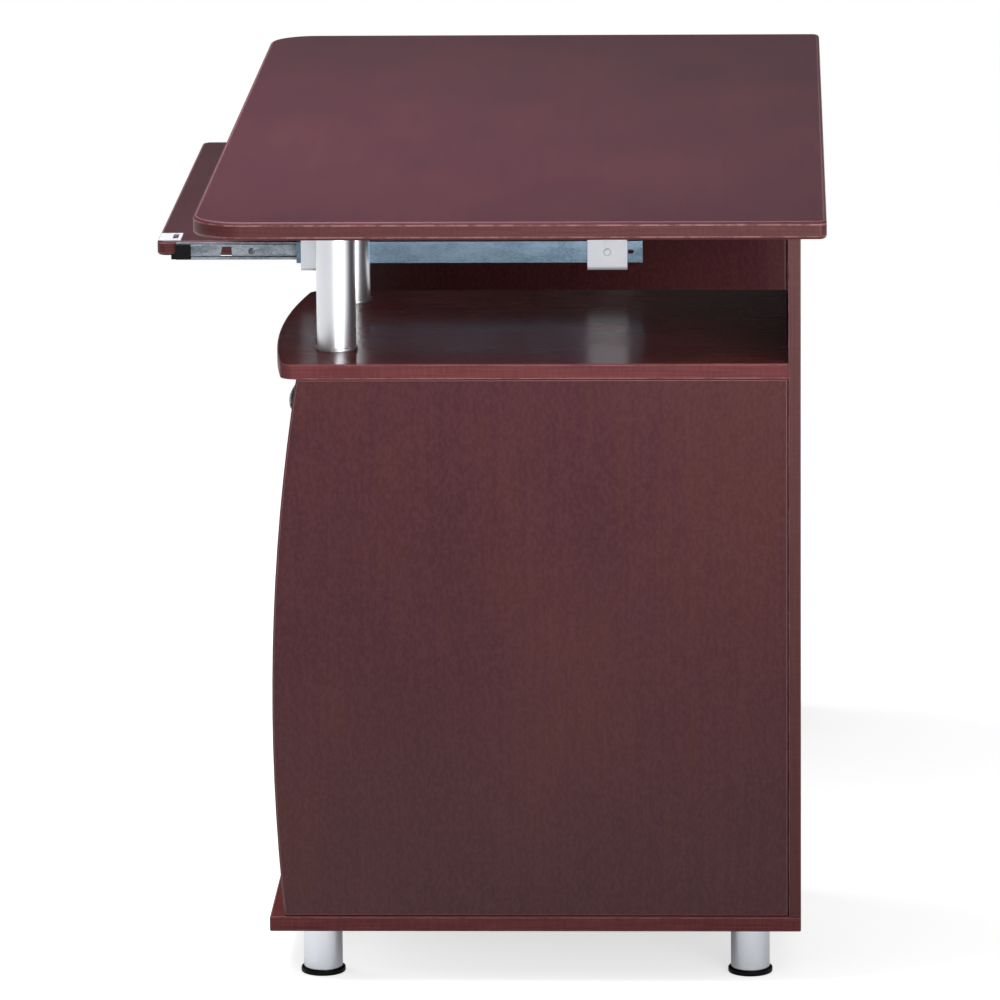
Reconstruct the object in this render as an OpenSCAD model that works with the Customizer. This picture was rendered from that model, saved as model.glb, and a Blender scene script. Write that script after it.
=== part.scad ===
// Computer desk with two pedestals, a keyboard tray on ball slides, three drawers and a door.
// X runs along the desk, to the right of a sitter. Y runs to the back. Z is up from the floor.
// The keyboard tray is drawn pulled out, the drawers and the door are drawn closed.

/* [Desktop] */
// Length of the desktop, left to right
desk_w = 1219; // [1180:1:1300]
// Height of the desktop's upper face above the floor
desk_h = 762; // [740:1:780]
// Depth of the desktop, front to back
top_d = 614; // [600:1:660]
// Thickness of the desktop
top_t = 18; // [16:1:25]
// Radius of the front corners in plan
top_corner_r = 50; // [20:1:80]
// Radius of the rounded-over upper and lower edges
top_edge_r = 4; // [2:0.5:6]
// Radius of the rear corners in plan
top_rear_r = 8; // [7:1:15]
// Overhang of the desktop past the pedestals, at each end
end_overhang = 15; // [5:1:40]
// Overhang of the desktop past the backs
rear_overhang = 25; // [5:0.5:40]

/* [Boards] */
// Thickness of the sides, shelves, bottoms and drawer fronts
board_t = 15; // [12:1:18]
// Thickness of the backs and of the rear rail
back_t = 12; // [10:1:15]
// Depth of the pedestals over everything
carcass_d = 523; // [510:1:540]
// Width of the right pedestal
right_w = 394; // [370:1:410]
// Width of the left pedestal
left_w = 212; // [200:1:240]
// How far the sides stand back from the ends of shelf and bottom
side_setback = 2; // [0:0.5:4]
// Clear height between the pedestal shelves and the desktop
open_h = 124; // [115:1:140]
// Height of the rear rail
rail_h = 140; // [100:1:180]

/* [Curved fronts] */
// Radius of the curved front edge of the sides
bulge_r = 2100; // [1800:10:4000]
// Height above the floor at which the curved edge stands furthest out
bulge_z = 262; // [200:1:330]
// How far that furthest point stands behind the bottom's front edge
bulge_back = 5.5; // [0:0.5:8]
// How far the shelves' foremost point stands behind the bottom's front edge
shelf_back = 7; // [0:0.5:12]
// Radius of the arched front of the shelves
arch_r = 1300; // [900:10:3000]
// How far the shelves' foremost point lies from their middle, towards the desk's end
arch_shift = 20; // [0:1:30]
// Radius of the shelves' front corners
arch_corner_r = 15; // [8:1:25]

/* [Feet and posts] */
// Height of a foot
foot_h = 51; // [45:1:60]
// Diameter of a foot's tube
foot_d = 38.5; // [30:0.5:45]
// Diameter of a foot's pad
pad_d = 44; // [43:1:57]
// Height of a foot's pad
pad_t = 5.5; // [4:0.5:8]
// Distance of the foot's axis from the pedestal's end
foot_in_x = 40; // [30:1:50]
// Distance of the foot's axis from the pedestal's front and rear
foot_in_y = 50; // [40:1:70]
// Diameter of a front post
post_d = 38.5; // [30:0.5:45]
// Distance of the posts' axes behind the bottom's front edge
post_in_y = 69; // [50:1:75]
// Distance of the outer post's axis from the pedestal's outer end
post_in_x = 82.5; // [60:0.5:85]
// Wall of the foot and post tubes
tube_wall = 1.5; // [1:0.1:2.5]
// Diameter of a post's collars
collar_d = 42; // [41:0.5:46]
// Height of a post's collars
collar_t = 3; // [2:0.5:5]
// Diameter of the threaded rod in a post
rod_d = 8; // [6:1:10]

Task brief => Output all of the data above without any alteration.

Answer for this exercise =>
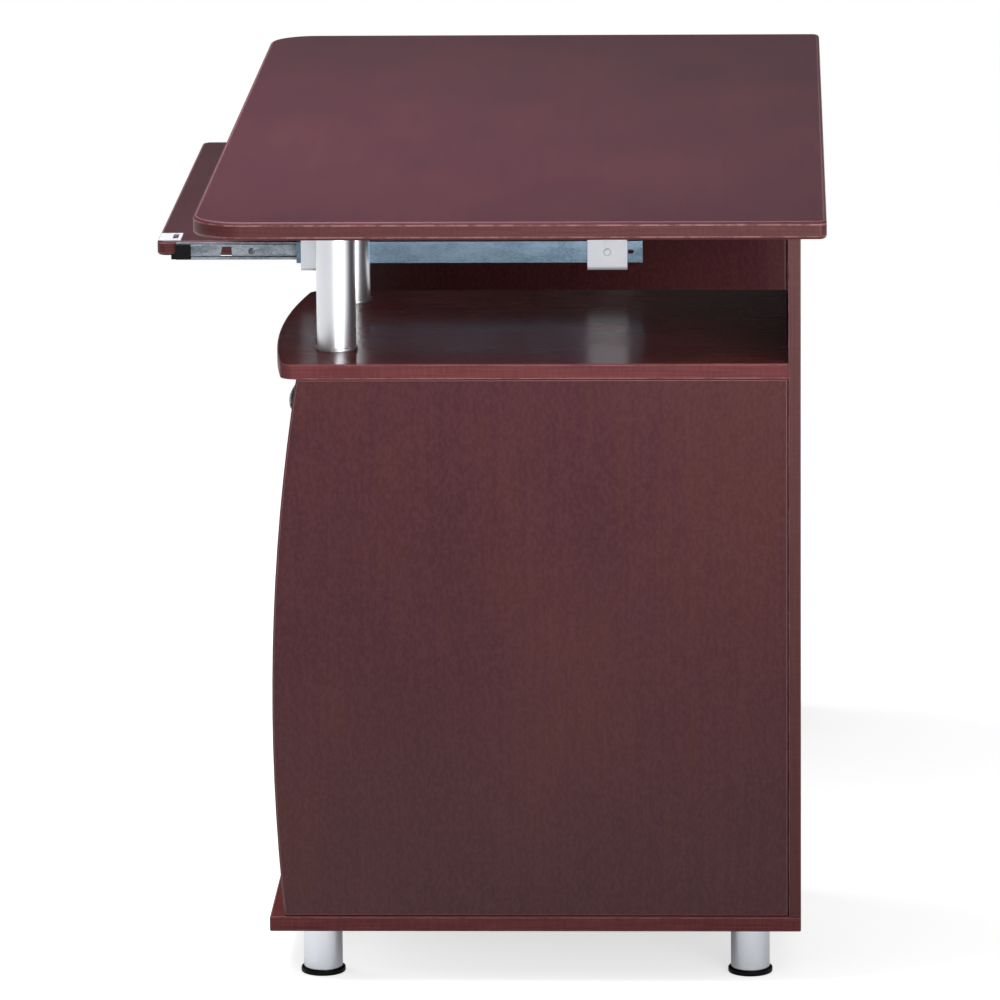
Reconstruct the object in this render as an OpenSCAD model that works with the Customizer. This picture was rendered from that model, saved as model.glb, and a Blender scene script. Write that script after it.
=== part.scad ===
// Computer desk with two pedestals, a keyboard tray on ball slides, three drawers and a door.
// X runs along the desk, to the right of a sitter. Y runs to the back. Z is up from the floor.
// The keyboard tray is drawn pulled out, the drawers and the door are drawn closed.

/* [Desktop] */
// Length of the desktop, left to right
desk_w = 1219; // [1180:1:1300]
// Height of the desktop's upper face above the floor
desk_h = 762; // [740:1:780]
// Depth of the desktop, front to back
top_d = 614; // [600:1:660]
// Thickness of the desktop
top_t = 18; // [16:1:25]
// Radius of the front corners in plan
top_corner_r = 50; // [20:1:80]
// Radius of the rounded-over upper and lower edges
top_edge_r = 4; // [2:0.5:6]
// Radius of the rear corners in plan
top_rear_r = 8; // [7:1:15]
// Overhang of the desktop past the pedestals, at each end
end_overhang = 15; // [5:1:40]
// Overhang of the desktop past the backs
rear_overhang = 25; // [5:0.5:40]

/* [Boards] */
// Thickness of the sides, shelves, bottoms and drawer fronts
board_t = 15; // [12:1:18]
// Thickness of the backs and of the rear rail
back_t = 12; // [10:1:15]
// Depth of the pedestals over everything
carcass_d = 523; // [510:1:540]
// Width of the right pedestal
right_w = 394; // [370:1:410]
// Width of the left pedestal
left_w = 212; // [200:1:240]
// How far the sides stand back from the ends of shelf and bottom
side_setback = 2; // [0:0.5:4]
// Clear height between the pedestal shelves and the desktop
open_h = 124; // [115:1:140]
// Height of the rear rail
rail_h = 140; // [100:1:180]

/* [Curved fronts] */
// Radius of the curved front edge of the sides
bulge_r = 2100; // [1800:10:4000]
// Height above the floor at which the curved edge stands furthest out
bulge_z = 262; // [200:1:330]
// How far that furthest point stands behind the bottom's front edge
bulge_back = 5.5; // [0:0.5:8]
// How far the shelves' foremost point stands behind the bottom's front edge
shelf_back = 7; // [0:0.5:12]
// Radius of the arched front of the shelves
arch_r = 1300; // [900:10:3000]
// How far the shelves' foremost point lies from their middle, towards the desk's end
arch_shift = 20; // [0:1:30]
// Radius of the shelves' front corners
arch_corner_r = 15; // [8:1:25]

/* [Feet and posts] */
// Height of a foot
foot_h = 51; // [45:1:60]
// Diameter of a foot's tube
foot_d = 38.5; // [30:0.5:45]
// Diameter of a foot's pad
pad_d = 44; // [43:1:57]
// Height of a foot's pad
pad_t = 5.5; // [4:0.5:8]
// Distance of the foot's axis from the pedestal's end
foot_in_x = 40; // [30:1:50]
// Distance of the foot's axis from the pedestal's front and rear
foot_in_y = 50; // [40:1:70]
// Diameter of a front post
post_d = 38.5; // [30:0.5:45]
// Distance of the posts' axes behind the bottom's front edge
post_in_y = 69; // [50:1:75]
// Distance of the outer post's axis from the pedestal's outer end
post_in_x = 82.5; // [60:0.5:85]
// Wall of the foot and post tubes
tube_wall = 1.5; // [1:0.1:2.5]
// Diameter of a post's collars
collar_d = 42; // [41:0.5:46]
// Height of a post's collars
collar_t = 3; // [2:0.5:5]
// Diameter of the threaded rod in a post
rod_d = 8; // [6:1:10]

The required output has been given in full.